Since we don’t have analytical solution for $\frac{1}{2}s^{*T} H s^* - \delta = 0$ , we can’t know $s^*$ easily. We can start from looking at $\nabla_s \mathcal{L}(s^*,\lambda^*)=-g + \lambda^* Hs^* = 0$ . Moving $-g$ to the right side, we have $\lambda^* H s^*=g$ . Here, both $s^*$ and $\lambda^*$ are unknown to us. But we know that $s^*=\lambda^{*-1}H^{-1}g$ . Therefore, $s^*$ must be in the direction of $H^{-1}g$ . How to compute $H^{-1}g$ ? If we just compute $H^{-1}$ as pure matrix inversion, we would need $O(n^3)$ time complexity where $n$ is width/height of $H$ . Instead, we can first obtain the solution $x$ of the equation $H x=g$ using Conjugate Gradient Method; $x$ will be exactly $H^{-1}g$ . We will spend one section below to introduce Conjugate Gradient method but for now just remember Conjugate Gradient method can compute $x$ much faster than $O(n^3)$ as in matrix inversion. Back to our focus: once we get $H^{-1}g$ , we will try to take the step size $\beta$ that makes the constraint equality hold: $\frac{1}{2} \beta x^T H \beta x - \delta=0$ . Thus the $\beta$ would be obtained at $\beta=\sqrt{(\frac{2\delta}{x^T H x})}$ . Therefore, $\theta = \theta_{old}+\beta x$ . This is exactly one iteration of TRPO update!

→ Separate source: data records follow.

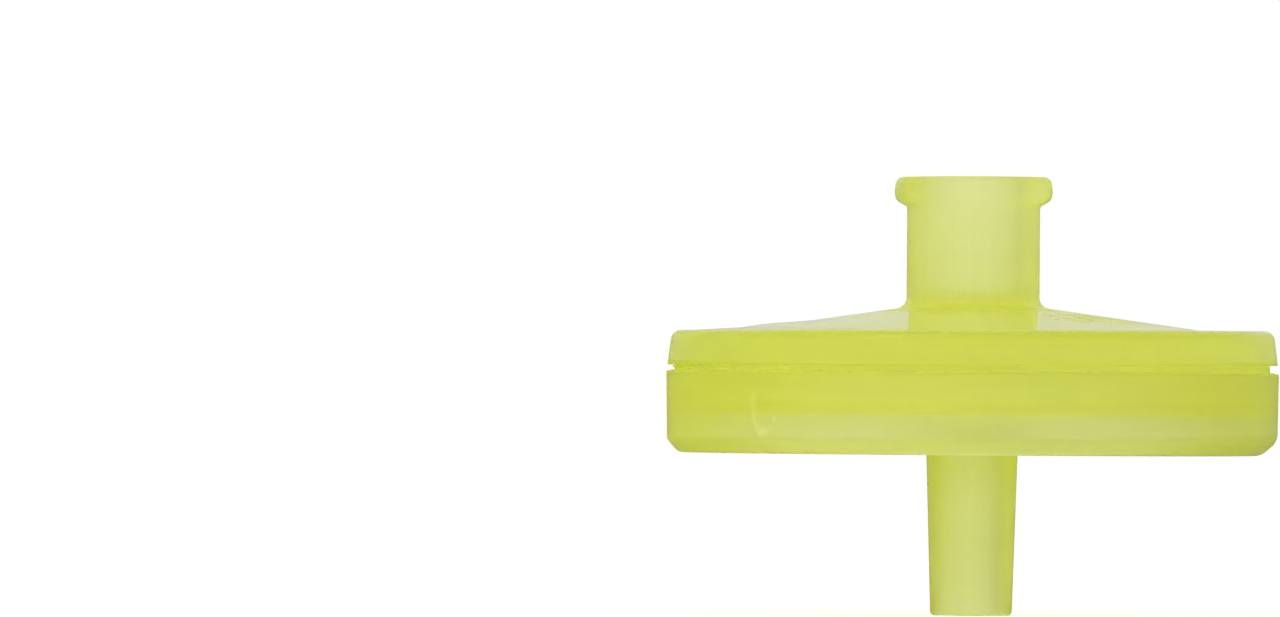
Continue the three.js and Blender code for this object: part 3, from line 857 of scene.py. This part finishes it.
# ---- Studio ---------------------------------------------------------------------------
# White paper under a plain surround. What shines or lets light through meets a white card
# behind the object, dimmer sides and a paler front, and the camera meets white all round.

PLAIN_LEVEL = 0.65                # the surround as it lights dull surfaces
CARD_LEVEL = 1.0
CARD_SHINE = 0.2                  # SHINE is what polished skin mirrors
SIDE_SHINE = 0.05                 # dark flags at the sides
SIDE_THROUGH = 0.78               # THROUGH is what shows through the plastic
FRONT_SHINE = 1.25
FRONT_THROUGH = 0.9
TOP_SHINE = 0.74
TOP_THROUGH = 0.9
LOW_THROUGH = 0.78                # what comes from below is dimmer by this factor
CARD_EDGE = (0.97, 0.998)         # cosines of the angle from the card's middle
SIDE_EDGE = (-0.7, 0.1)
TOP_EDGE = (0.0, 0.06)            # sines of the height above the horizon
LOW_EDGE = (-0.3, 0.0)
LOW_FALL_EDGE = (-0.5, 0.0)
RIGHT_FALL = 0.12                 # the right side is this much dimmer, and the left brighter
LOW_RIGHT_FALL = 0.40             # the same, where it comes from below
SHINE_LEAN = -0.1                 # the same for shine: the right side is brighter
FAR_FALL = 0.08                   # the far right is dimmer still
FAR_EDGE = (0.5, 0.95)
PAPER_COLOUR = (0.35, 0.35, 0.35, 1)
PAPER_ROUGHNESS = 0.9
PAPER_LIFT = 0.77
PAPER_BRIGHTNESS = 0.20           # what the lit paper gives before it is lifted
FLOOR_HALF = 3.0
KEY_PLACE = (-0.25, -0.25, 0.35)
KEY_TARGET = (0, 0, 0.01)
KEY_SIZE = 0.3
KEY_POWER = 0.3
LENS = 430.1
SENSOR = 36
CAMERA_PLACE = (-0.01633, -0.75, 0.0119)
CAMERA_TARGET = (-0.01633, 0, 0.01494)
CAMERA_ROLL = np.radians(0.40)
BOUNCES = 48
VOLUME_BOUNCES = 16
DIFFUSE_BOUNCES = 12


def surround_group():
    """Node group: the surround's brightness in a direction, for what shines or transmits."""
    tree = bpy.data.node_groups.new("surround", "ShaderNodeTree")
    tree.interface.new_socket("Direction", in_out="INPUT", socket_type="NodeSocketVector")
    tree.interface.new_socket("Through", in_out="INPUT", socket_type="NodeSocketFloat")
    tree.interface.new_socket("Level", in_out="OUTPUT", socket_type="NodeSocketFloat")
    given = tree.nodes.new("NodeGroupInput").outputs
    unit = tree.nodes.new("ShaderNodeVectorMath")
    unit.operation = "NORMALIZE"
    tree.links.new(given["Direction"], unit.inputs[0])
    parts = tree.nodes.new("ShaderNodeSeparateXYZ")
    tree.links.new(unit.outputs[0], parts.inputs[0])
    x, y, z = parts.outputs
    through = given["Through"]
    side = add_ramp(tree, through, WHOLE, SIDE_SHINE, SIDE_THROUGH)
    front = add_ramp(tree, through, WHOLE, FRONT_SHINE, FRONT_THROUGH)
    card = add_ramp(tree, through, WHOLE, CARD_SHINE, CARD_LEVEL)
    top = add_ramp(tree, through, WHOLE, TOP_SHINE, TOP_THROUGH)
    low = add_ramp(tree, through, WHOLE, 1.0, LOW_THROUGH)
    around = add_ramp(tree, y, SIDE_EDGE, front, side)
    around = add_ramp(tree, y, CARD_EDGE, around, card)
    around = add_ramp(tree, z, TOP_EDGE, around, top)
    around = add_product(tree, around, add_ramp(tree, z, LOW_EDGE, low, 1.0))
    fall = add_ramp(tree, z, LOW_FALL_EDGE, LOW_RIGHT_FALL, RIGHT_FALL)
    fall = add_ramp(tree, through, WHOLE, SHINE_LEAN, fall)
    lean = add_math(tree, "SUBTRACT", 1.0, add_product(tree, x, fall))
    lean = add_math(tree, "SUBTRACT", lean, add_ramp(tree, x, FAR_EDGE, 0, FAR_FALL))
    result = tree.nodes.new("NodeGroupOutput")
    tree.links.new(add_product(tree, around, lean), result.inputs["Level"])
    return tree


surround = surround_group()


def add_surround(tree, direction):
    """The surround's level in a direction, whether the ray shines or goes through, and
    whether it is the camera's own."""
    ray = tree.nodes.new("ShaderNodeLightPath").outputs
    studio = tree.nodes.new("ShaderNodeGroup")
    studio.node_tree = surround
    tree.links.new(direction, studio.inputs["Direction"])
    tree.links.new(ray["Is Transmission Ray"], studio.inputs["Through"])
    shiny = add_math(tree, "MAXIMUM", ray["Is Glossy Ray"], ray["Is Transmission Ray"])
    return studio.outputs["Level"], shiny, ray["Is Camera Ray"]


floor_mesh = bpy.data.meshes.new("floor")
floor_corners = [(-FLOOR_HALF, -FLOOR_HALF, 0), (FLOOR_HALF, -FLOOR_HALF, 0),
                 (FLOOR_HALF, FLOOR_HALF, 0), (-FLOOR_HALF, FLOOR_HALF, 0)]
floor_mesh.from_pydata(floor_corners, [], [(0, 1, 2, 3)])
floor = add_object("floor", floor_mesh)
paper, paper_tree, paper_shader = new_material("white_paper")
paper.cycles.emission_sampling = "NONE"
paper_shader.inputs["Base Color"].default_value = PAPER_COLOUR
paper_shader.inputs["Roughness"].default_value = PAPER_ROUGHNESS
paper_shader.inputs["Specular IOR Level"].default_value = 0.0
paper_shader.inputs["Emission Strength"].default_value = 1
paper_spot = paper_tree.nodes.new("ShaderNodeNewGeometry").outputs["Position"]
level, shiny, seen = add_surround(paper_tree, paper_spot)
glow = add_math(paper_tree, "SUBTRACT", level, PAPER_BRIGHTNESS)
glow = add_product(paper_tree, add_math(paper_tree, "MAXIMUM", glow, 0), shiny)
glow = add_ramp(paper_tree, seen, WHOLE, glow, PAPER_LIFT)
paper_tree.links.new(glow, paper_shader.inputs["Emission Color"])
floor_mesh.materials.append(paper)

world = bpy.data.worlds.new("studio")
bpy.context.scene.world = world
world.use_nodes = True
world.cycles.sampling_method = "NONE"
world_tree = world.node_tree
background = world_tree.nodes["Background"]
background.inputs["Strength"].default_value = 1
world_direction = world_tree.nodes.new("ShaderNodeTexCoord").outputs["Generated"]
level, shiny, seen = add_surround(world_tree, world_direction)
level = add_ramp(world_tree, shiny, WHOLE, PLAIN_LEVEL, level)
level = add_ramp(world_tree, seen, WHOLE, level, CARD_LEVEL)
world_tree.links.new(level, background.inputs["Color"])

lamp_data = bpy.data.lights.new("key", "AREA")
lamp_data.size = KEY_SIZE
lamp_data.energy = KEY_POWER
lamp = add_object("key", lamp_data)
lamp.location = KEY_PLACE
lamp_aim = (Vector(KEY_TARGET) - Vector(KEY_PLACE)).to_track_quat("-Z", "Y")
lamp.rotation_euler = lamp_aim.to_euler()

camera_data = bpy.data.cameras.new("camera")
camera_data.lens = LENS
camera_data.sensor_width = SENSOR
camera = add_object("camera", camera_data)
camera_aim = (Vector(CAMERA_TARGET) - Vector(CAMERA_PLACE)).to_track_quat("-Z", "Y")
camera_roll = Matrix.Rotation(CAMERA_ROLL, 4, "Z")
camera_turn = camera_aim.to_matrix().to_4x4() @ camera_roll
camera.matrix_world = Matrix.Translation(CAMERA_PLACE) @ camera_turn
bpy.context.scene.camera = camera
bpy.context.scene.view_settings.view_transform = "Standard"
cycles = bpy.context.scene.cycles
cycles.max_bounces = BOUNCES
cycles.transmission_bounces = BOUNCES
cycles.glossy_bounces = BOUNCES
cycles.volume_bounces = VOLUME_BOUNCES
cycles.diffuse_bounces = DIFFUSE_BOUNCES
cycles.blur_glossy = 0            # filtering would take light from the plastic
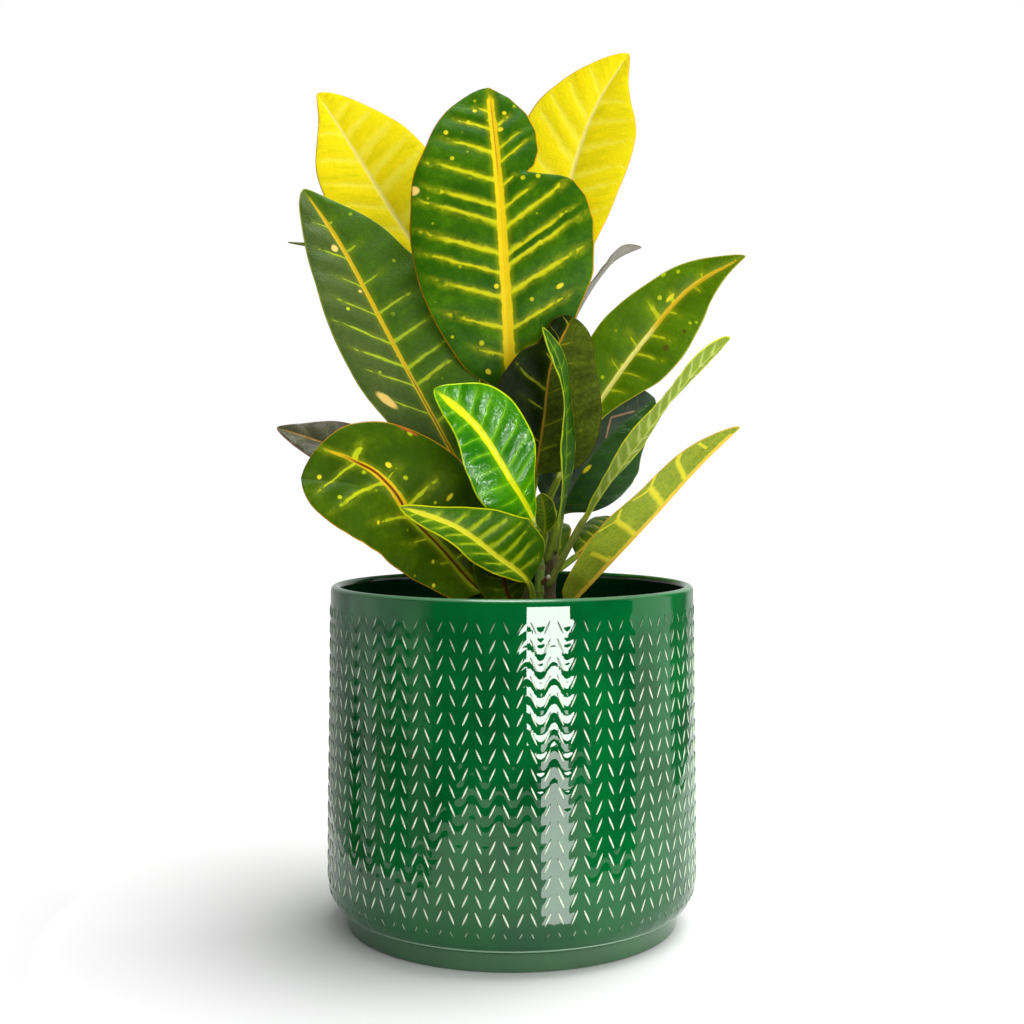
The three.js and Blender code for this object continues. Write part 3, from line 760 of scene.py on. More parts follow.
def leaf(name, on, root_z, face, points, left, right, look_, **extra):
    spec = {
        "name": name, "on": on, "root_z": root_z, "face": face, "points": points, "left": left,
        "right": right, "look": look_, "fold": (12, 12), "curl": (-10, -10), "wave": (1, 2, 0),
        "veins": (regular_veins(8), regular_veins(8)), "lean": ((0.5, 0.6), (0.5, 0.6)), "bow": (0, 0),
        "slot": "dark_leaf", "spots": (), "strokes": (), "ruffle": 0.3, "sway": 0.0,
    }
    spec.update(extra)
    return spec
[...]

We now introduce what the conjugate gradient method is, which is used to find the update direction in TRPO.

Conjugate Gradient Method

My summary is primarily based on [6]. CG is an iterative, efficient method to solve $Ax=b$ , which is the solution of the quadratic form $argmin_x f(x)=argmin_x \frac{1}{2}x^TAx-b^Tx+c$ . The most straightforward way to solve $Ax=b$ is to compute $A^{-1}$ and let $x=A^{-1}b$ . However, computing $A^{-1}$ needs $O(n^3)$ time complexity by Gaussian elimination method, where $n$ is the width (or height) of $A$ .

If we can’t afford to compute $A^{-1}$ , the best bet is to rely on iterative methods. We list some notations used across iterative methods before we proceed. The error $e_i=x_i - x$ is the distance between the i-th solution $x_i$ and the real solution $x$ . The residual $r_i=-f'(x_i)=b-Ax_i$ indicates how far we are from $b$ .

Steepest gradient descent with line search works as follows. At solution $x_i$ , take a step on the direction of $r_i$ , and the step size is determined such that the arrival point after the step, which is $x_{i+1}$ , should have the smallest $f(x_{i+1})$ . This can also be understood as $r_{i+1}$ should be orthogonal to $r_i$ . The two pictures below help illustrate the idea:

As you can see, the steepest gradient method often takes a zig-zag path to reach the sufficient proximity of the optimal solution. From theories (Section 6.2 in [6]), the number of steps it needs depends on the condition number of $A$ and the starting point $x_0$ . And from the intuition, the number of steps is no smaller than the number of bases of the solution space. The luckiest situation is that you pick $x_0$ which results to all orthogonal steepest gradients in the following steps. Such $x_0$ can also be thought to have $e_o$ parallel with any of the eigenvectors of $A$ :

The idea of conjugate direction methods (conjugate gradient is one of conjugate direction methods) is to enforce the iterations happen exactly $n$ times to reach the optimal solution, where, by our definition, $n$ is the width (or height) of $A$ and also the number of bases of the solution space.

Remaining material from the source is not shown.